→ REQUEST: Exactly the lines from the start of the data through the line containing "BLADE_TURN = 190.1" should be output, with both ends kept and nothing added.

→ INFORMATION SHOWN:
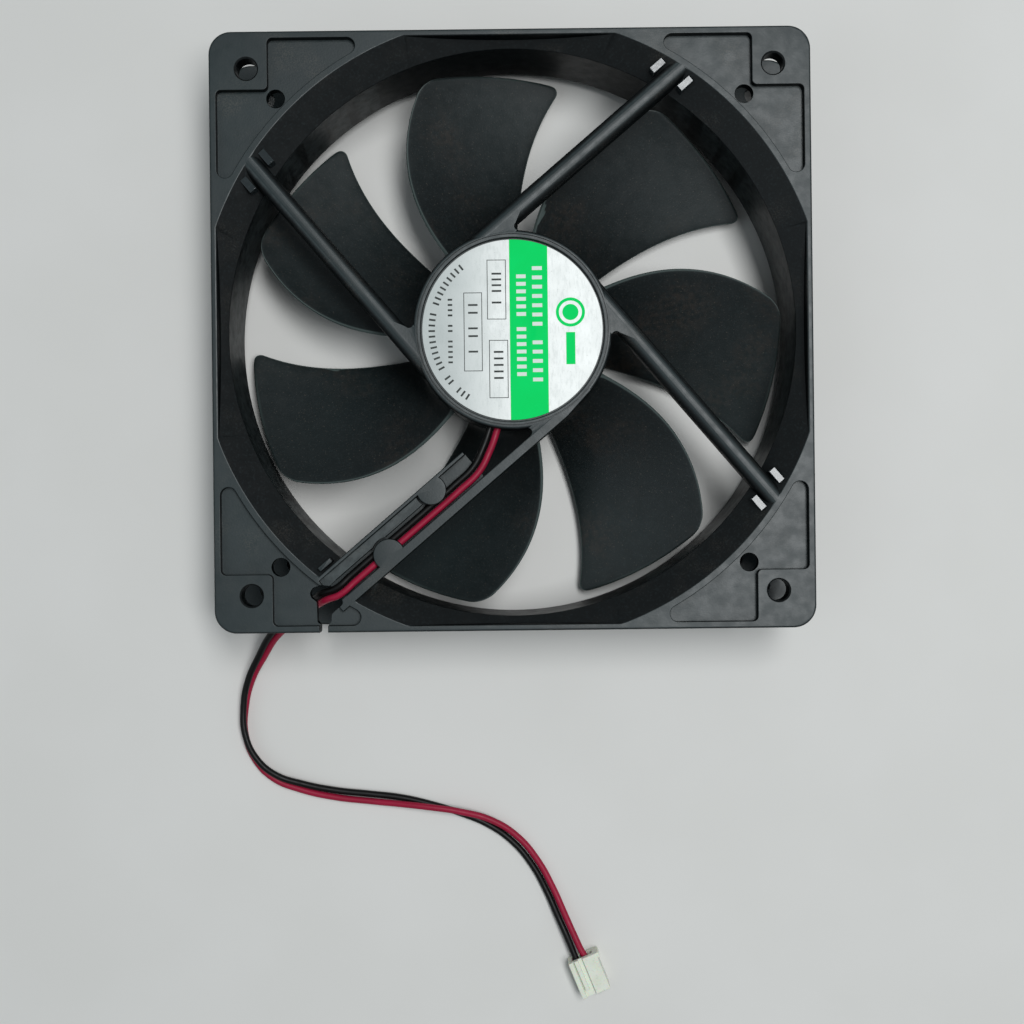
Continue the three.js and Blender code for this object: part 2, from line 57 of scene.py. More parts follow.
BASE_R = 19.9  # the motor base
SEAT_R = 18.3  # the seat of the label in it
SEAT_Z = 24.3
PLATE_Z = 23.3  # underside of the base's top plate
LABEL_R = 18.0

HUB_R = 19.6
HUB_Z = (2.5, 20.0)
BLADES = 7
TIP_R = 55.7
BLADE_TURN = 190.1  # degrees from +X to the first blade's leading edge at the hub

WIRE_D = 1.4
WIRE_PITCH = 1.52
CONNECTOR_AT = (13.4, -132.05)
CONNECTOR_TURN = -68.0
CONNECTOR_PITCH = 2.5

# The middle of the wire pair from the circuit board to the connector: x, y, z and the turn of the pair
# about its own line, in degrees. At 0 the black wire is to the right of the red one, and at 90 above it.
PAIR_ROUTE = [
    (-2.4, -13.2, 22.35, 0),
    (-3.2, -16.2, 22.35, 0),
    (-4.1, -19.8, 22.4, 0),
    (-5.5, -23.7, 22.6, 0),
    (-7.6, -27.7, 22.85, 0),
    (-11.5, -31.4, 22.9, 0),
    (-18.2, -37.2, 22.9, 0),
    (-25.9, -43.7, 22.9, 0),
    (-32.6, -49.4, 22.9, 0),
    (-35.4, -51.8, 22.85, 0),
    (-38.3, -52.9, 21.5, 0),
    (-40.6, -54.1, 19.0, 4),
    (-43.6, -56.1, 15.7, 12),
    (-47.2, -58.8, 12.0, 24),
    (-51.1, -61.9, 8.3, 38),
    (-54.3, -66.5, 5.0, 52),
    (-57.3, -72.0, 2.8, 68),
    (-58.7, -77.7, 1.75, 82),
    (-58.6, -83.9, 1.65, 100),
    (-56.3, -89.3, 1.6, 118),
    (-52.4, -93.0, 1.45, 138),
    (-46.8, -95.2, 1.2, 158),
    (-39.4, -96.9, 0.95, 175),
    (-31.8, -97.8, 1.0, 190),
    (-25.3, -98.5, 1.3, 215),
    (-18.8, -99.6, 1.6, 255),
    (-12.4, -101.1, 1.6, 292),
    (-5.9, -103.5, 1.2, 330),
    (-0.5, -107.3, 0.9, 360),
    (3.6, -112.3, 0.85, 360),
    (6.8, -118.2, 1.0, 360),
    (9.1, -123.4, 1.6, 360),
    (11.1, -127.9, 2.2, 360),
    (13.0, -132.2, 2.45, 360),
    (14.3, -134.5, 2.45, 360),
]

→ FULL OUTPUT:
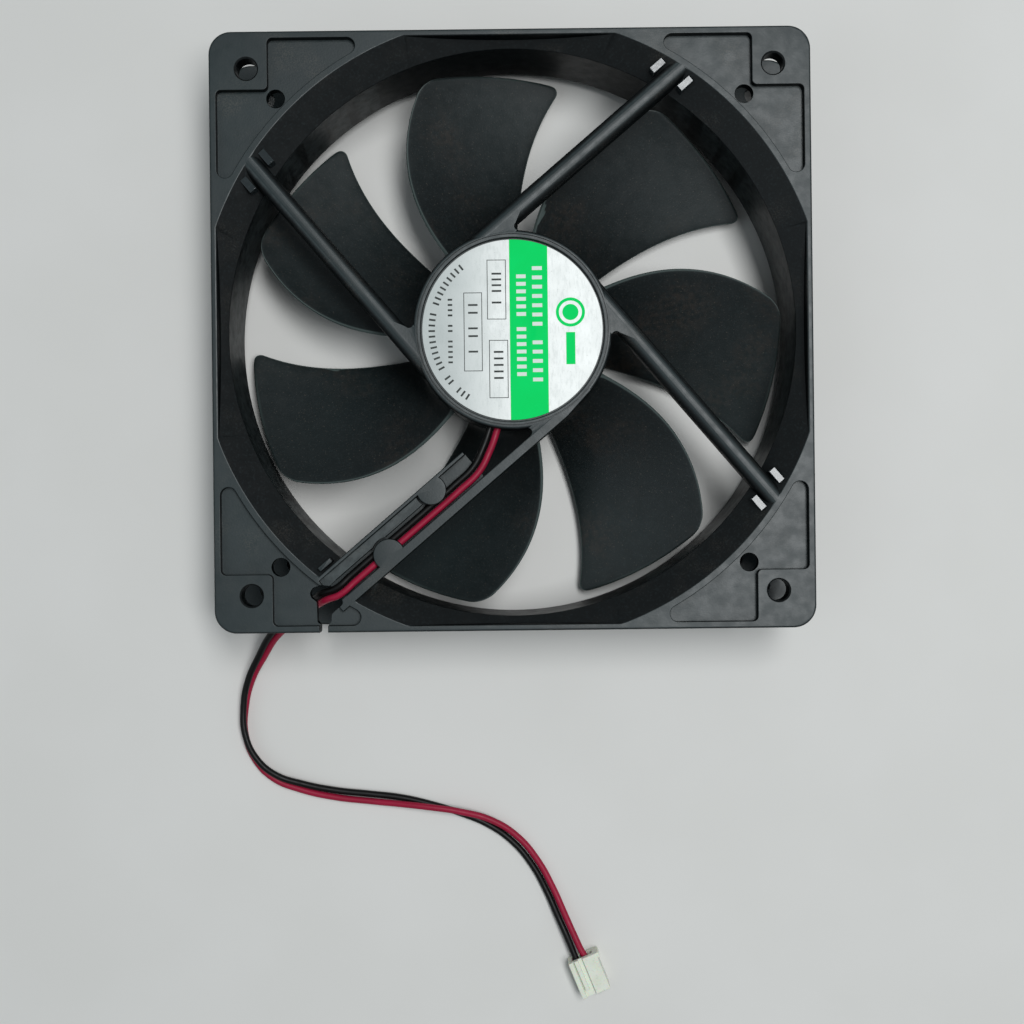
Continue the three.js and Blender code for this object: part 2, from line 57 of scene.py. More parts follow.
BASE_R = 19.9  # the motor base
SEAT_R = 18.3  # the seat of the label in it
SEAT_Z = 24.3
PLATE_Z = 23.3  # underside of the base's top plate
LABEL_R = 18.0

HUB_R = 19.6
HUB_Z = (2.5, 20.0)
BLADES = 7
TIP_R = 55.7
BLADE_TURN = 190.1  # degrees from +X to the first blade's leading edge at the hub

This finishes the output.